*** Supplied entries ***

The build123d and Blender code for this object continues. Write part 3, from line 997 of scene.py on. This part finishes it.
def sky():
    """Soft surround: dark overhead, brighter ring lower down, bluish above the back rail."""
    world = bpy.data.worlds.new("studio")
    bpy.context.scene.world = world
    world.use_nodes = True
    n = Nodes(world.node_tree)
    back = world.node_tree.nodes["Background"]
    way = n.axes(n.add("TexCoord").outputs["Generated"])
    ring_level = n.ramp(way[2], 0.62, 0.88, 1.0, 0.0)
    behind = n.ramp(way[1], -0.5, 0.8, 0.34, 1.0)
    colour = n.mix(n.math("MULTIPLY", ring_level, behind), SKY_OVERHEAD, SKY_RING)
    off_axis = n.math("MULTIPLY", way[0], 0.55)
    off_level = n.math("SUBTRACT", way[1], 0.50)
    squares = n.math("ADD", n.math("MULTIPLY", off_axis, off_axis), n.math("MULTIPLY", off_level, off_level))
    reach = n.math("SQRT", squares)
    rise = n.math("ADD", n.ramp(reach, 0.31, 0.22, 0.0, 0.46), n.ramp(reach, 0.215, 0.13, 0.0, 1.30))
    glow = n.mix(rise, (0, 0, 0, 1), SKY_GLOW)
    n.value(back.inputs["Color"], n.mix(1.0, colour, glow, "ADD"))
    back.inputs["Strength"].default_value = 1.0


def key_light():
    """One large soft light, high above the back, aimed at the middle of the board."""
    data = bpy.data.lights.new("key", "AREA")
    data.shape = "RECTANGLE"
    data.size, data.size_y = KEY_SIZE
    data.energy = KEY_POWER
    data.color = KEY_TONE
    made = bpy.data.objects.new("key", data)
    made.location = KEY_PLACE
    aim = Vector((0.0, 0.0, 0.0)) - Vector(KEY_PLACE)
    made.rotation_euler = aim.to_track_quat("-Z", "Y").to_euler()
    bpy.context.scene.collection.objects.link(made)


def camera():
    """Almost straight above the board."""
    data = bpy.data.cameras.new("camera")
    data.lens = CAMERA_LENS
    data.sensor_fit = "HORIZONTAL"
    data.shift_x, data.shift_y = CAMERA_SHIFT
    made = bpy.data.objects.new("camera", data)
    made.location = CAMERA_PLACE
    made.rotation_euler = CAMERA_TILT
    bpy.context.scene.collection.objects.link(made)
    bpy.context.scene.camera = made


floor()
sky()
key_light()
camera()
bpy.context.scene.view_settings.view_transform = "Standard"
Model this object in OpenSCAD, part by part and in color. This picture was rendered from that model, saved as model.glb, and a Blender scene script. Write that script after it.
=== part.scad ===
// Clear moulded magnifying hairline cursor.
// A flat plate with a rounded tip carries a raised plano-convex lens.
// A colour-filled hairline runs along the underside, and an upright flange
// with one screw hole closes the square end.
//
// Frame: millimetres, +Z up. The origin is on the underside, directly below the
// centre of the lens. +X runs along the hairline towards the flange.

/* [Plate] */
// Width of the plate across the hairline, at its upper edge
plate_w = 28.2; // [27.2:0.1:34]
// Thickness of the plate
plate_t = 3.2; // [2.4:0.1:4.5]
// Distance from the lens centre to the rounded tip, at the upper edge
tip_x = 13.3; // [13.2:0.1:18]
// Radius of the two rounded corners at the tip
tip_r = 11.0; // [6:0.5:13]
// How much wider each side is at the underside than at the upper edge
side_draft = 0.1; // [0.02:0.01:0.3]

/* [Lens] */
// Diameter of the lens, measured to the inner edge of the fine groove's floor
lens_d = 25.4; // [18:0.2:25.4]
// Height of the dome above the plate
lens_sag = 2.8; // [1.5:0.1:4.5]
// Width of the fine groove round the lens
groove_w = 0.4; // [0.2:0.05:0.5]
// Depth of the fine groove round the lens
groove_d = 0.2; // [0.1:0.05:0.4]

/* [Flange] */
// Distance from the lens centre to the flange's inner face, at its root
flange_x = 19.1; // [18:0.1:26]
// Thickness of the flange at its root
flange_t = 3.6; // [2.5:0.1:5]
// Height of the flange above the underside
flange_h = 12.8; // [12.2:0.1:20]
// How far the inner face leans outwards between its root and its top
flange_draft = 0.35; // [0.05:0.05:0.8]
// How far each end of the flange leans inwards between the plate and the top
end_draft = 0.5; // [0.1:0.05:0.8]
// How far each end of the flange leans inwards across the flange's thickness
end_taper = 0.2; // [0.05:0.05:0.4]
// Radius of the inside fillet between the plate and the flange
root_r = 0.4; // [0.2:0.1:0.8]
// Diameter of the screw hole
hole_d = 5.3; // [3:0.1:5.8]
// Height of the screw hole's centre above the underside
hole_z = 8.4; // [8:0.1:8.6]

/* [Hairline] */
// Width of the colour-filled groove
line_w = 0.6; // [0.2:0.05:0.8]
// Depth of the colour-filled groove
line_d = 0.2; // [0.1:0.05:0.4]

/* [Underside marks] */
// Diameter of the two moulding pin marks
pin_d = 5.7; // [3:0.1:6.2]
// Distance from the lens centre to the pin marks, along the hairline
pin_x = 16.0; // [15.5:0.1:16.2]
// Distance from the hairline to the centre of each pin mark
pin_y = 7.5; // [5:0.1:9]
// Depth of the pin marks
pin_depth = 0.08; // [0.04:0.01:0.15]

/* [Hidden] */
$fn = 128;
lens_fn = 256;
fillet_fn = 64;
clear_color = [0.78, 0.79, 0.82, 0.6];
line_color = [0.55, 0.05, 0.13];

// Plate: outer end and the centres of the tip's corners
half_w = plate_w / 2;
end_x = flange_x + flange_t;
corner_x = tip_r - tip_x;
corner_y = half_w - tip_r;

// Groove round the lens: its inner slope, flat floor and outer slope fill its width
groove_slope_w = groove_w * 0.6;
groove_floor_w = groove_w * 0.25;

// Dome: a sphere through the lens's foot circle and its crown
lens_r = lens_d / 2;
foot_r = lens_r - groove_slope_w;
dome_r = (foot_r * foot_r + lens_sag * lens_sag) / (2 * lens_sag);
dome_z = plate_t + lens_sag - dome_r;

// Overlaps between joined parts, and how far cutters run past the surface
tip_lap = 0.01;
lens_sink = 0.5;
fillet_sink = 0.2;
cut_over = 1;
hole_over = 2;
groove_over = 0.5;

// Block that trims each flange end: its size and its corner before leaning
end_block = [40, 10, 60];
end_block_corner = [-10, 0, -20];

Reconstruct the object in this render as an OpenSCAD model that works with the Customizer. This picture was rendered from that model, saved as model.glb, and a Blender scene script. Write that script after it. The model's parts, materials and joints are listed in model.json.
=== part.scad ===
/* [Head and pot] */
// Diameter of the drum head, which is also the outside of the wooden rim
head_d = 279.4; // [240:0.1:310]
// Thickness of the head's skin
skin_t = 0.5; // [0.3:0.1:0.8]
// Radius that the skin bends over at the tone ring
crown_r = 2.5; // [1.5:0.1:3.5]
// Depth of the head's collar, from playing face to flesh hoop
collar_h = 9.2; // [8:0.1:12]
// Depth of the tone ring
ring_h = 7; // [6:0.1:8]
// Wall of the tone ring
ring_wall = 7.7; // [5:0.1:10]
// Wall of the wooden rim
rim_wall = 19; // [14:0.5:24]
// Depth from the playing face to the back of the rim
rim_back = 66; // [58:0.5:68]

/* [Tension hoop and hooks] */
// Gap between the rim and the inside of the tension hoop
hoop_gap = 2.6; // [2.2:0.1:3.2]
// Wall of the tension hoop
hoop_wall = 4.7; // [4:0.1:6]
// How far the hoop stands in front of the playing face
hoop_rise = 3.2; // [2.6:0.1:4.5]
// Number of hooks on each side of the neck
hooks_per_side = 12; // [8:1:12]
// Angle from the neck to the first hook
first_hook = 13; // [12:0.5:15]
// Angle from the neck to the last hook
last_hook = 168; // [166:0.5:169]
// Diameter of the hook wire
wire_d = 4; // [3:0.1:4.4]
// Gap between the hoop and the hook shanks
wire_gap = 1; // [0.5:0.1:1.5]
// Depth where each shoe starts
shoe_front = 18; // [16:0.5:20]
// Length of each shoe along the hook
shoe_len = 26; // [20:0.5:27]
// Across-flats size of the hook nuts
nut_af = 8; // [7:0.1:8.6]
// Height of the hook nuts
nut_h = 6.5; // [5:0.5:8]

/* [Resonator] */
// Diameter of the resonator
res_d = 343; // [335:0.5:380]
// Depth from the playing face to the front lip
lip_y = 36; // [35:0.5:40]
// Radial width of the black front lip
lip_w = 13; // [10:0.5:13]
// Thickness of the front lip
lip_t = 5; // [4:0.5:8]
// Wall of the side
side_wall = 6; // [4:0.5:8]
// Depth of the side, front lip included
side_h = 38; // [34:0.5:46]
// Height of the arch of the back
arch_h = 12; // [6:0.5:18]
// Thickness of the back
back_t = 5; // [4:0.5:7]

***

Count the lines that include the word "script" and state the result as a bare number.

2